A We do. We know what the client’s intentions are; we have a conversation; we can draw up what we want the estate to look like. And the estate lawyers love us because all the heavy lifting has been done by the time they come in and round out the process.

Q How do you build and maintain trust?

A The fact that I can have deeper, intimate relationships with clients because I have so few of them is Step 1. The second thing is: because I take a planning-centric approach, I understand far more about their lives than the average broker ever will.

Q What interests you about clients in emerging industries?

A I love seeing people succeed; I love helping people succeed.
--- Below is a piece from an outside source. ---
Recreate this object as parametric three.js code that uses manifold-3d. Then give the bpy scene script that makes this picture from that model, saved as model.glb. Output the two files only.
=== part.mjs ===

And we have shared experiences because of that because we’re both entrepreneurs. I’m a technophile; I’ve always loved learning about new technology, so getting exposure to those things is super- exciting to me. I understand that all these tech guys don’t understand finance; they started off in another industry. And having someone who understands both [tech and finance] is so valuable to them that they love having conversations.

Q Where do you see opportunity in a high net-worth space?
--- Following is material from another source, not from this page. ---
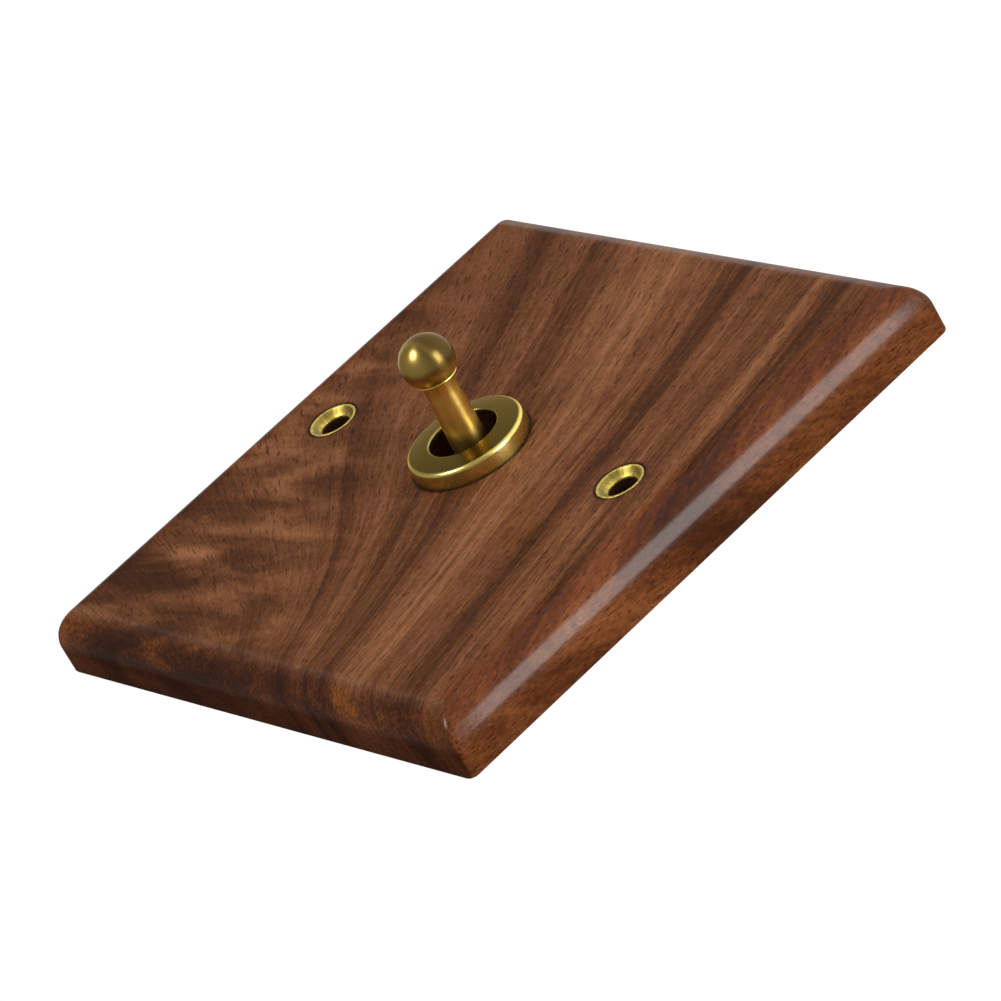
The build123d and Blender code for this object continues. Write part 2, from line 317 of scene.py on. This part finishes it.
# Patches of the curl: x, z, half length, half height, strength (pale above zero)
curl_patches_mm = (
    (23.0, 20.5, 8.5, 1.5, 0.26), (28.5, 26.5, 5.5, 1.2, 0.24), (11.5, 34.0, 2.6, 1.1, 0.18),
    (33.0, 14.5, 6.0, 2.6, 0.12), (19.0, 30.0, 6.0, 1.4, -0.14), (25.0, 16.0, 7.0, 1.0, -0.12),
)
curl_rise = 0.18
# Colours from the darkest figure to the palest
walnut_stops = (
    (0.08, (0.026, 0.010, 0.005)),
    (0.34, (0.066, 0.024, 0.010)),
    (0.50, (0.128, 0.046, 0.018)),
    (0.66, (0.204, 0.081, 0.034)),
    (0.90, (0.315, 0.142, 0.066)),
)
pore_colour = (0.030, 0.010, 0.005)
contact_shade_colour = (0.010, 0.006, 0.004)
# Stains, and a painted shade line, that multiply the wood's colour
end_stain = (0.48, 0.36, 0.30)
amber_stain = (1.0, 0.74, 0.28)
side_stain = (0.86, 0.68, 0.48)
shade_line_colour = (0.76, 0.60, 0.48)
# Where a stain begins and where it is full, in from the plate's sides
end_grain_inset_mm = (3.6, 1.4)
side_grain_inset_mm = (4.1, 2.4)
# A painted shade line runs along the side round-overs, and the amber fades towards the near corner
shade_line_inset_mm = 3.2
shade_line_half_width_mm = 2.0
amber_free_corner_mm = 11.0
mitre_blur_mm = 0.08
# Painted contact shade along the edge of the ring and cups, and the polish of the face and of the
# round-over
contact_shade_reach_mm = 0.65
contact_shade_strength = 0.9
face_polish = 0.05
edge_polish = 0.26
# Where the metal's painted dark top and crown, its wear and sheen, and the painted shade down its holes
# begin and end, from the edge or height they follow
ball_shaded_crown_mm = (0.6, -1.8)
ring_top_shade_edge_mm = (-0.55, -0.15)
ring_hole_wear_sheen_mm = (0.3, 0.05)
cup_hole_worn_mm = (0.5, 0.1)
cup_rim_worn_mm = (-0.12, 0.0)
cup_hole_shade_mm = (-0.3, 0.05)
mouth_shade_depth_mm = (-2.0, -5.0)
mouth_shade_radius_mm = (6.2, 5.6)


def add_figure(g, tone, x, z, across):
    """Add the broad streaks and the curl's patches to the wood's tone."""
    for place, half_width, strength in broad_streaks_mm:
        tone = tone + hill(g, across, place, half_width) * strength
    for patch_x, patch_z, half_length, half_height, strength in curl_patches_mm:
        height = z - (x - patch_x) * curl_rise
        tone = tone + hill(g, x, patch_x, half_length) * hill(g, height, patch_z, half_height) * strength
    return tone


def stained_edges(g, colour, x, y, z, clouding):
    """Darken the end grain but for amber patches, redden the side grain and its round-over, and paint a
    shade line along the side round-overs.
    """
    half = plate_side_mm / 2
    beside = g.math("ABSOLUTE", x)
    above = g.math("ABSOLUTE", z)
    end = g.step(above - beside, -mitre_blur_mm, mitre_blur_mm)
    end_grain = g.step(above, *(half - inset for inset in end_grain_inset_mm)) * end
    side_grain = g.step(beside, *(half - inset for inset in side_grain_inset_mm)) * (1.0 - end)
    # A painted shade line along the side round-overs
    shade_line = hill(g, beside, half - shade_line_inset_mm, shade_line_half_width_mm)
    shade_line = shade_line * g.step(y, -4.0, -6.0) * (1.0 - end)
    amber = g.step(clouding, -0.08, 0.16) * g.step(y, -3.6, -5.2)
    amber = amber * g.step(x, -half, amber_free_corner_mm - half, 0.3, 1.0)
    for where, stain in ((end_grain, g.blend(amber, end_stain, amber_stain)),
                         (side_grain, side_stain), (shade_line, shade_line_colour)):
        colour = g.blend(where, colour, g.blend(1.0, colour, stain, "MULTIPLY"))
    return colour


def rim_distance(g, x, z):
    """How far a point on the face lies outside the ring and the two cups."""
    side = g.math("ABSOLUTE", x) - screw_spacing_mm / 2
    from_cup = g.math("SQRT", side * side + z * z) - cup_rim_radius_mm
    from_ring = g.math("SQRT", x * x + z * z) - ring_radius_mm
    return g.math("ABSOLUTE", g.math("MINIMUM", from_cup, from_ring))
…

A Investing is commoditized, and [that] will get even worse over time. People are going to wake up to that. The only thing that differentiates guys like me and multi-family offices is [that we] continuously raise the bar in terms of service and experience. There’s a reason why Apple [Inc.] can charge what it charges for a phone. You can get an Android phone for a hundred bucks. It’s because of the experience you get; you’re going to pay a premium for it. But most [advisors] are targeting [HNW clients] incredibly poorly. They’re just targeting them because that’s where the money is. What are you going to do to win those people? What are you going to do to be better than the next guy? And [many advisors] have no answer to that question. So I think there’s enormous opportunity there.

Q Any other key points?

A Stop seeing these people as big fish to land for big money. The reality is that they’re people who have problems and needs. Meet those needs, and stop focusing on a one-dimensional solution. Or don’t – and let me take them away from you. One choice or another.